A Turkish army officer who was abducted on Jan. 1 while on duty along the Turkish-Syrian border has been brought back to Turkey, Prime Minister Ahmet Davutoğlu said on Monday.
Davutoğlu made the announcement via his official Twitter account and said the sergeant was brought back thanks to the "successful operation of the National Intelligence Organization [MİT]."
In a televised address on state-run TRT, Deputy Prime Minister Bülent Arınç named the recovered Turkish army officer as Özgür Örs and said he was now safe inside Turkey.
Arınç said an investigation into the abduction would now begin and that details about who or which group was behind the incident would be revealed later.

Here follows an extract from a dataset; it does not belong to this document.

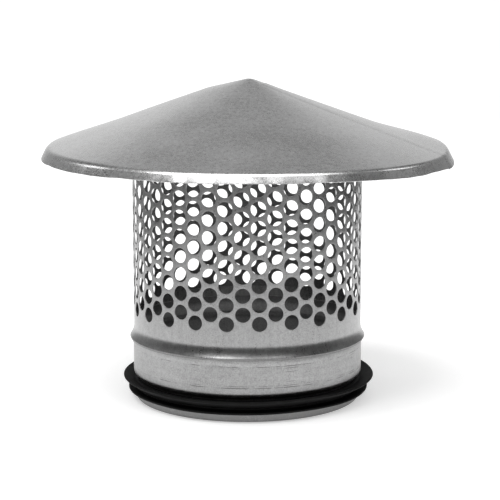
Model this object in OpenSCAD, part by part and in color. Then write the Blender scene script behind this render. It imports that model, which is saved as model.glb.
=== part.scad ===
// Chimney cowl for a round duct.
// A conical rain hat stands on a perforated tube, and the tube on a spun spigot with a stop bead.
// A double-lipped rubber seal sits in a groove near the spigot's foot, clamped by the folded rim.
// Millimetres. The origin is the centre of the foot, on the surface that the cowl stands on.
// The cowl's front is towards -Y, and +Z points up through the hat's tip.

/* [Duct spigot] */
// Bore of the duct that the spigot slips into
duct_d = 160; // [125:1:250]
// Play between the spigot and the duct, across the diameter
duct_play = 0.6; // [0.2:0.1:2]
// Depth that goes into the duct, from the foot to the crest of the stop bead
insert_depth = 42.5; // [36:0.5:80]
// Sheet of the spigot
spigot_sheet = 0.6; // [0.4:0.1:0.9]
// How far the stop bead stands out past the spigot's wall
bead_out = 1.9; // [1.2:0.1:3]
// Height of the bead's slope under its crest
bead_fall = 5; // [3.5:0.5:8]
// Height of the bead's rise over its crest
bead_rise = 8.5; // [7:0.5:12]
// Length of the plain neck that stands up inside the mesh tube
neck_h = 4; // [2:0.5:5]

/* [Foot and seal] */
// Depth of the groove that the seal lies in, from the spigot's wall
groove_depth = 4.1; // [3.2:0.1:5]
// Height of the groove's roof over the foot
groove_top = 14; // [13:0.5:16]
// Height of the folded rim that clamps the seal
hem_h = 5.6; // [4.5:0.1:7]
// Thickness of the seal's band, where the fold clamps it
seal_band = 1.8; // [1.4:0.1:2.2]
// How far the long lip stands out past the spigot's wall
long_lip_out = 7.7; // [5:0.1:10]
// How far the short lip stands out past the spigot's wall
short_lip_out = 2.9; // [1.5:0.1:4.5]
// Thickness of both lips at their tips
lip_tip = 0.9; // [0.6:0.1:1.2]

/* [Mesh tube] */
// Sheet of the perforated tube
mesh_sheet = 0.6; // [0.4:0.1:0.9]
// How far the tube's wall lies inside the spigot's, at their outsides
mesh_inset = 0.5; // [0.2:0.1:1.5]
// Bore of the holes
hole_d = 10; // [6:0.5:11]
// Distance between neighbouring holes of the staggered pattern
hole_pitch = 12.5; // [12:0.5:20]
// Plain band of sheet between the bead's rise and the lowest holes
plain_band = 9.5; // [6:0.5:25]
// Least plain band of sheet over the highest holes
top_band = 6; // [4:0.5:20]
// Width of the lap where the sheet's two ends meet
mesh_lap = 9; // [6:0.5:14]
// Direction of the tube's lap, turning from the front towards +X
mesh_lap_at = 173.6; // [0:0.1:360]
// Number of tabs that carry the hat
tab_count = 6; // [3:1:10]
// Width of each tab
tab_w = 16; // [10:1:24]
// Length of each tab, out along the underside of the hat
tab_len = 11; // [7:0.5:18]

/* [Hat] */
// Diameter of the hat over its rim
hat_d = 280; // [240:1:380]
// Slope of the hat
hat_slope = 19; // [14:0.5:28]
// Sheet of the hat
hat_sheet = 0.6; // [0.4:0.1:1]
// Height of the hat's lower edge over the crest of the stop bead
eave_h = 125; // [100:0.5:180]
// Height of the rim that is turned down
rim_drop = 5.5; // [4:0.5:12]
// Radius of the bend between the slope and the rim, at the middle of the sheet
rim_bend = 1.8; // [1:0.1:2.5]
// Radius that the tip is rounded to, at the middle of the sheet
tip_round = 12; // [4:0.5:20]
// Width of the lap that closes the cone
hat_lap = 10; // [6:0.5:16]
// Direction of the hat's lap, turning from the front towards +X
hat_lap_at = 73.5; // [0:0.5:360]

/* [Fit] */
// Clearance between sheets that lie on each other
seat = 0.05; // [0.02:0.01:0.1]

/* [Hidden] */

ROUND_FN = 128;
HOLE_FN = 24;
ARC_STEPS = 6;
TIP_STEPS = 3;
LIP_STEPS = 4;
front = -90;
STEEL = "silver";
RUBBER = "#1a1a1a";

// Spigot, foot and seal
spigot_r = (duct_d - duct_play) / 2;
spigot_c = spigot_r - spigot_sheet / 2;
crest_z = insert_depth;
groove_c = spigot_c - groove_depth;
groove_r = groove_c + spigot_sheet / 2;
hem_c = groove_c + seal_band + spigot_sheet;
hem_ratio = 0.3;
hem_corner = (hem_c - groove_c) * hem_ratio;
shoulder_turn = 75;
shoulder_r = groove_depth / 2 / (1 - cos(shoulder_turn));
shoulder_h = 2 * shoulder_r * sin(shoulder_turn);

band_in = groove_r + seat;
band_out = groove_r + seal_band - seat;
band_foot = spigot_sheet + hem_corner;
hem_cover = 0.9;
body_r = hem_c + spigot_sheet / 2 + hem_cover;
seal_play = 0.3;
short_rise = 1.4;
short_root = 2.8;
short_lean = 8;
long_rise = 1.2;
long_root = 4.4;
long_lean = 28;
long_edge = 1.2;

// Mesh tube
mesh_r = spigot_r - mesh_inset;
mesh_c = mesh_r - mesh_sheet / 2;
sheet_step = (mesh_sheet + spigot_sheet) / 2 + seat;
neck_c = mesh_c - sheet_step;
bead_c = spigot_c + bead_out;
rise_top = crest_z + bead_rise;
curl_ratio = 0.6;
column_gap = hole_pitch * cos(30);
column_pairs = round(PI * mesh_c / column_gap);
columns = 2 * column_pairs;
column_step = 360 / columns;
first_row = rise_top + plain_band + hole_d / 2;
hole_cut = 8 * mesh_sheet;

// Hat
hat_r = hat_d / 2;
hat_c = hat_r - hat_sheet / 2;
eave_z = crest_z + eave_h;
rim_z = eave_z + rim_drop - hat_sheet / 2;
bend_turn = 90 - hat_slope;
cone_foot = [hat_c - rim_bend * (1 - sin(hat_slope)), rim_z - rim_bend * (1 - cos(hat_slope))];
tip_foot = [tip_round * sin(hat_slope), cone_foot[1] + (cone_foot[0] - tip_round * sin(hat_slope)) * tan(hat_slope)];
tip_z = tip_foot[1] + tip_round * (1 - cos(hat_slope));
lap_start = 5;

// A lap reaches from the middle of the sheet under it to its own outside, in sheets
lap_span = 1.5;

// Heights along the cone, at the middle of a sheet that lies below the hat's own by drop
function cone_z(r, drop) = cone_foot[1] + (cone_foot[0] - r) * tan(hat_slope) - drop / cos(hat_slope);
mesh_top = cone_z(mesh_r, hat_sheet / 2 + seat);
last_row = mesh_top - top_band - hole_d / 2;

// Points of an arc about a centre, from one direction to another
function arc(centre, r, from, to, steps = ARC_STEPS) = [
    for (i = [0:steps])
        let (a = from + (to - from) * i / steps)
        centre + r * [cos(a), sin(a)]
];

// The unit normal on the left of the way from one point to the next
function left_of(a, b) = let (d = (b - a) / norm(b - a)) [-d[1], d[0]];

// The normal at a point of a path, long enough to keep the sheet's thickness round a corner
function mitre(path, i) =
    let (
        last = len(path) - 1,
        before = i == 0 ? left_of(path[0], path[1]) : left_of(path[i - 1], path[i]),
        after = i == last ? before : left_of(path[i], path[i + 1]),
        sum = before + after
    )
    2 * sum / (sum * sum);

// A path moved sideways, to its left, where a point on the axis stays on it
function beside(path, gap) = [
    for (i = [0:len(path) - 1])
        let (p = path[i] + gap * mitre(path, i))
        [path[i][0] == 0 ? 0 : p[0], p[1]]
];

function reversed(path) = [for (i = [len(path) - 1:-1:0]) path[i]];

// The outline of a sheet that follows a path
function sheet(path, thick) = concat(beside(path, thick / 2), reversed(beside(path, -thick / 2)));

// A round sheet, from the path of its half section
module spun(path, thick, turn = 360) {
    rotate_extrude(angle = turn, $fn = ROUND_FN)
        polygon(sheet(path, thick));
}

// A second sheet that lies on the left side of a round one
module lapped(path, thick, turn = 360) {
    spun(beside(path, lap_span / 2 * thick), lap_span * thick, turn);
}

// The hat's half section, from the tip out and down to the lower edge
hat_path = concat(
    arc([0, tip_z - tip_round], tip_round, 90, 90 - hat_slope, TIP_STEPS),
    arc(cone_foot - rim_bend * [sin(hat_slope), cos(hat_slope)], rim_bend, 90 - hat_slope, 0),
    [[hat_c, eave_z]]
);

// The bead's rise, from the neck down to its crest: it leaves the wall gently and ends steep
rise_path = [
    for (i = [0:ARC_STEPS])
        let (t = i / ARC_STEPS)
        [neck_c + (bead_c - neck_c) * t * t * (1 + curl_ratio * (1 - t)), rise_top - bead_rise * t]
];

// The bead's slope under its crest, back to the spigot's wall
fall_path = [
    for (i = [1:ARC_STEPS])
        let (t = i / ARC_STEPS)
        [bead_c - (bead_c - spigot_c) * sin(90 * t), crest_z - bead_fall * t]
];

// The shoulder that leads from the spigot's wall in to the seal's groove
shoulder_path = concat(
    arc([spigot_c - shoulder_r, groove_top + shoulder_h], shoulder_r, 0, -shoulder_turn),
    arc([groove_c + shoulder_r, groove_top], shoulder_r, 180 - shoulder_turn, 180)
);

// The fold at the foot, round under the seal's band and up its outside
hem_path = concat(
    arc([groove_c + hem_corner, spigot_sheet / 2 + hem_corner], hem_corner, 180, 270),
    arc([hem_c - hem_corner, spigot_sheet / 2 + hem_corner], hem_corner, 270, 360),
    [[hem_c, hem_h]]
);

module hat() {
    color(STEEL) {
        union() {
            spun(hat_path, hat_sheet);
            // The lap lies on the cone and goes over the rim
            intersection() {
                lapped(hat_path, hat_sheet);
                rotate(front + hat_lap_at)
                    translate([lap_start, -hat_lap / 2, 0])
                        cube([hat_d, hat_lap, tip_z + hat_d]);
            }
        }
    }
}

// The columns start beside the lap, and every second one half a pitch higher
module mesh_holes() {
    for (i = [0:columns - 1])
        for (z = [first_row + (i % 2) * hole_pitch / 2:hole_pitch:last_row])
            rotate(front + mesh_lap_at + (i + 0.5) * column_step)
                translate([mesh_c, 0, z])
                    rotate([0, 90, 0])
                        cylinder(h = hole_cut, d = hole_d, center = true, $fn = HOLE_FN);
}

// Tabs bent out from the tube's top edge, to lie along the underside of the hat
module tabs() {
    tab_drop = hat_sheet / 2 + seat + mesh_sheet / 2;
    tab_end = mesh_c + tab_len * cos(hat_slope);
    turn = tab_w / mesh_c * 180 / PI;
    for (i = [0:tab_count - 1])
        rotate(360 * i / tab_count - turn / 2)
            spun([[mesh_c, cone_z(mesh_c, tab_drop)], [tab_end, cone_z(tab_end, tab_drop)]], mesh_sheet, turn);
}

module mesh_tube() {
    skirt_path = beside(rise_path, sheet_step);
    wall_path = concat([[mesh_c, mesh_top]], skirt_path);
    lap_path = concat([[mesh_c, mesh_top - 2 * mesh_sheet]], skirt_path);
    lap_turn = mesh_lap / mesh_c * 180 / PI;
    color(STEEL)
        difference() {
            union() {
                spun(wall_path, mesh_sheet);
                rotate(front + mesh_lap_at - lap_turn / 2)
                    lapped(lap_path, mesh_sheet, lap_turn);
                tabs();
            }
            mesh_holes();
        }
}

module spigot() {
    path = concat([[neck_c, rise_top + neck_h]], rise_path, fall_path, shoulder_path, hem_path);
    color(STEEL)
        spun(path, spigot_sheet);
}

// The round end of a lip, turned up by an angle
function lip_end(tip, lean) = arc(tip, lip_tip / 2, lean - 90, lean + 90, LIP_STEPS);

// The seal's section: a band in the fold, a body in the groove, and two lips that trail upwards
seal_outline = concat(
    [
        [band_in, band_foot],
        [band_out, band_foot],
        [band_out, hem_h + seat],
        [body_r, hem_h + seat]
    ],
    lip_end([spigot_r + short_lip_out - lip_tip / 2, hem_h + short_rise], short_lean),
    [
        [body_r, hem_h + short_root],
        [body_r, groove_top - long_root]
    ],
    lip_end([spigot_r + long_lip_out - lip_tip / 2, groove_top + long_rise], long_lean),
    [
        [body_r, groove_top - long_edge],
        [band_out, groove_top - seal_play],
        [band_in, groove_top - seal_play]
    ]
);

module lip_seal() {
    color(RUBBER)
        rotate_extrude($fn = ROUND_FN)
            polygon(seal_outline);
}

hat();
mesh_tube();
spigot();
lip_seal();
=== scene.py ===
"""A galvanised chimney cowl: a rain hat on a perforated tube, over a beaded spigot with a lip seal.

Everything is in metres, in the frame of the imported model: the origin is the centre of the foot, +Z
points up through the hat's tip, and the front, as photographed, faces -Y. Directions round the cowl
are angles from the front, turning towards +X.
"""

import logging
import math
from collections.abc import Sequence
from dataclasses import dataclass
from enum import Enum

import bmesh
import bpy
import numpy as np
from mathutils import Euler, Matrix, Vector


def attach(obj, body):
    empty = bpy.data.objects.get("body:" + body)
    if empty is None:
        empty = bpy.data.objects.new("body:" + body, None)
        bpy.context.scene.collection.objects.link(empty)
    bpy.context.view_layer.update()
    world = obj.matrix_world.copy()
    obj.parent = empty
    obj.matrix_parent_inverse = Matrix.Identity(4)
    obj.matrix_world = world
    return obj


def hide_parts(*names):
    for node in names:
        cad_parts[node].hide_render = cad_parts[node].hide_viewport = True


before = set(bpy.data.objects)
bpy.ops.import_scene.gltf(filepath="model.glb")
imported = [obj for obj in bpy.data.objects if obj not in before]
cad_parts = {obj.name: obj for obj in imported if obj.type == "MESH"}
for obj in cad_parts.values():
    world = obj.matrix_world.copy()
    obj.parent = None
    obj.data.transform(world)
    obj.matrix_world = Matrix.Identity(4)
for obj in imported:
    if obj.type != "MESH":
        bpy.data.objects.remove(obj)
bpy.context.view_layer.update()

log = logging.getLogger("cowl")

MM = 0.001
BODY = "root"
FRONT = -math.pi / 2

# The spigot's lines round it: height and half width in millimetres, and how much of each is missing.
SCORE_AND_SHADOW_LINES = (
    # The first, with nothing missing, is a painted shadow line in the gap under the bead's crest; the rest
    # are scored.
    (42.0, 0.6, -0.3),
    (37.3, 0.4, 0.44),
    (35.9, 0.3, 0.50),
    (33.4, 0.25, 0.52),
    (27.0, 0.25, 0.54),
    (24.4, 0.3, 0.46),
    (23.2, 0.4, 0.40),
)

Path2D = np.ndarray


def arc(centre: tuple[float, float], radius: float, start: float, end: float, steps: int) -> Path2D:
    """Points of an arc in a half section.

    Args:
        centre: Its centre, as radius and height.
        radius: Its radius.
        start: The first point's direction, in degrees.
        end: The last point's direction, in degrees.
        steps: How many steps the points take from one to the other.

    Returns:
        The points, one a row.
    """
    turn = np.radians(np.linspace(start, end, steps + 1))
    return np.column_stack([centre[0] + radius * np.cos(turn), centre[1] + radius * np.sin(turn)])


def beside(path: Path2D, gap: float) -> Path2D:
    """Moves a path sideways to its left, keeping the gap round its corners.

    Args:
        path: The points of the path. One on the axis stays on it.
        gap: How far it moves.

    Returns:
        The moved points.
    """
    way = np.diff(path, axis=0)
    way /= np.linalg.norm(way, axis=1, keepdims=True)
    left = np.column_stack([-way[:, 1], way[:, 0]])
    both = np.vstack([left[:1], left]) + np.vstack([left, left[-1:]])
    moved = path + gap * 2 * both / (both ** 2).sum(axis=1, keepdims=True)
    moved[path[:, 0] == 0, 0] = 0
    return moved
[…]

According to the Turkish Army, the sergeant was investigating a smuggling case on the Syrian border. A search operation was launched when contact was lost with him.

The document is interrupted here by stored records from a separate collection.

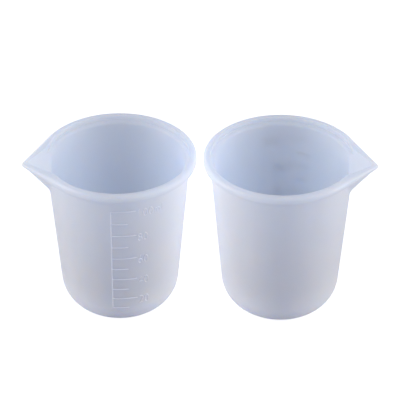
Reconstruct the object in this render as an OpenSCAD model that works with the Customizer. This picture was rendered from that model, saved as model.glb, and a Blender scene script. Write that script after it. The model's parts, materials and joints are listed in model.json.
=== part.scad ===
// Pair of flexible measuring cups for mixing and pouring casting resin.
// Each cup is one thin-walled moulding with a thickened rim, a vee spout
// and a raised scale. Both cups come from one mould: the second stands
// beside the first with its spout turned the other way.
// Millimetres, +Z up, base on z = 0, front towards -Y.

/* [Cup] */
// Outer radius of the round rim
rim_r = 31; // [20:0.5:60]
// Height from the base to the top of the rim
cup_h = 69.6; // [40:0.2:120]
// Radius the outer wall line would have at the base
base_r = 22.5; // [12:0.1:50]
// Radius of the outer wall line at the height of the rim
wall_top_r = 28.6; // [18:0.1:58]
// Outer radius of the rounded bottom corner
corner_r = 13.5; // [3:0.1:20]
// Wall thickness
wall = 1.8; // [1:0.1:4]
// Floor thickness
floor_t = 2; // [1:0.1:5]

/* [Rim] */
// Height of the outer face of the rim
rim_face_h = 3; // [1.5:0.1:5]
// Thickness of the rim
rim_w = 2.8; // [2:0.1:6]
// Rounding of the rim's outer top edge
rim_round = 1.4; // [0.4:0.1:1.9]
// Rounding of the rim's inner top edge
rim_edge = 0.4; // [0.2:0.1:1]
// Height of the cove under the rim, outside
flare_h = 2.6; // [1:0.1:8]
// Depth of the step inside the rim
lip_h = 1.8; // [1:0.1:4]
// Height of the rounded shoulder below that step
shoulder_h = 1.6; // [0.6:0.1:6]

/* [Spout] */
// Distance from the cup axis to the spout tip
tip_x = 38.1; // [32:0.1:80]
// Radius of the spout tip seen from above
tip_r = 1.3; // [0.8:0.1:3]
// Height of the face at the very tip
tip_face_h = 1.4; // [0.8:0.1:3]
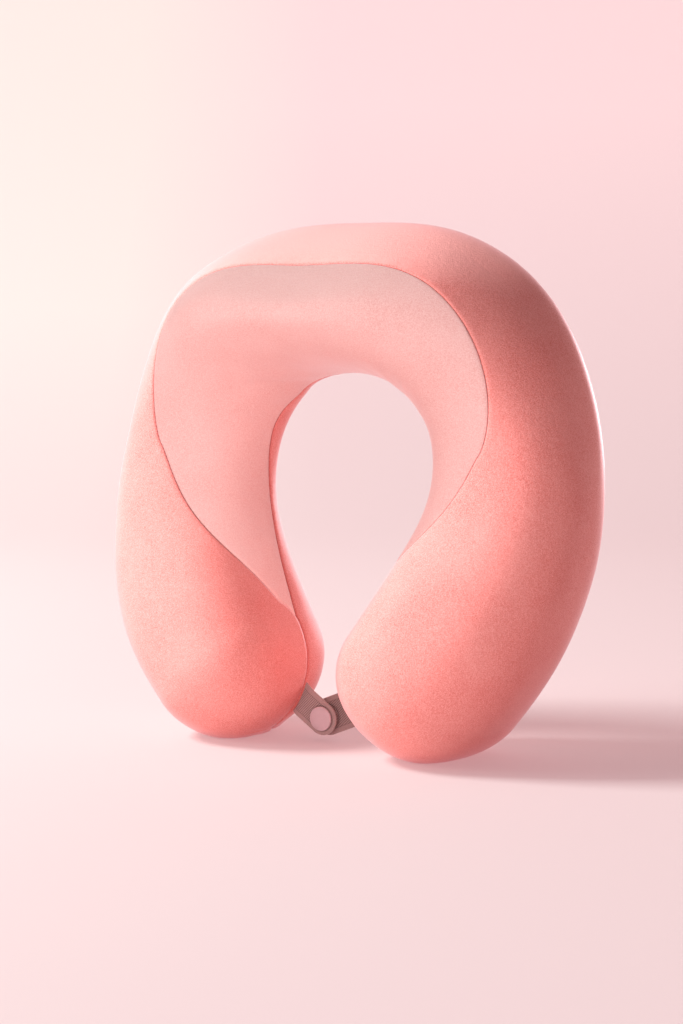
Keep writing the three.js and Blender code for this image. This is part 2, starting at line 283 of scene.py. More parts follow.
def crease(distance):
    """How deep the skin is drawn in at a distance from a seam."""
    return GROOVE * np.exp(-distance / GROOVE_WIDTH)


def gather(u, angle, distance):
    """Small swells that a seam's thread draws into the cloth beside it."""
    wave = np.sin(u * 41 + np.sin(u * 17) * 1.3 + angle * 0.02) * np.sin(u * 23 + 1.7)
    return 0.16 * wave * np.exp(-((distance - 4.5) / 4.0) ** 2)


def swell(points):
    """Slow, slight unevenness of stuffed cloth, at most about half a millimetre."""
    x, y, z = points[..., 0], points[..., 1], points[..., 2]
    slow = 0.28 * np.sin(x / 17 + 1.3 * np.sin(z / 29)) * np.sin(z / 21 + y / 25 + 0.7)
    return slow + 0.16 * np.sin(y / 9 + x / 23) * np.sin(z / 11 - x / 31)


def spline_weight(offset):
    """Weight of a neighbour in a uniform cubic B-spline."""
    t = np.abs(offset)
    return np.where(t < 1, (4 - 6 * t * t + 3 * t ** 3) / 6, np.clip(2 - t, 0, None) ** 3 / 6)


def pinning(rows, angles):
    """How firmly each place of the cover is held: 1 at the seams, the zip and the arm tips, 0 between."""
    points = surface(rows, angles)
    held = np.clip((np.abs(rows) - TIP - 0.85) / 0.1, 0, 1)
    for panel in ("outer", "inset", "back"):
        distance = np.linalg.norm(points - surface(rows, seam_angles(panel, rows)[0]), axis=-1)
        held = np.maximum(held, np.clip((SEAM_FREE - distance) / (SEAM_FREE - SEAM_HELD), 0, 1))
    ring = np.abs(np.hypot(points[..., 0], points[..., 2] - ZIP_CENTRE_Z) - ZIP_RADIUS)
    at_zip = (points[..., 0] < 5) & (points[..., 1] > BACK_Y - 10)
    by_zip = np.clip((ZIP_FREE - ring) / (ZIP_FREE - ZIP_HELD), 0, 1)
    return np.maximum(held, np.where(at_zip, by_zip, 0))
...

Turkish media speculated that the militant Islamic State of Iraq and al-Sham (ISIS) was behind the abduction, however Brigadier Gen. Ertuğrul Gazi Özkürkçü said earlier on Monday that there was no clear intelligence about who or which group was exactly behind it.
Last June, 49 Turkish Consulate employees including senior diplomats were seized by ISIS in the Iraqi city of Mosul, sparking months of efforts to secure their release. They were eventually freed unharmed in September.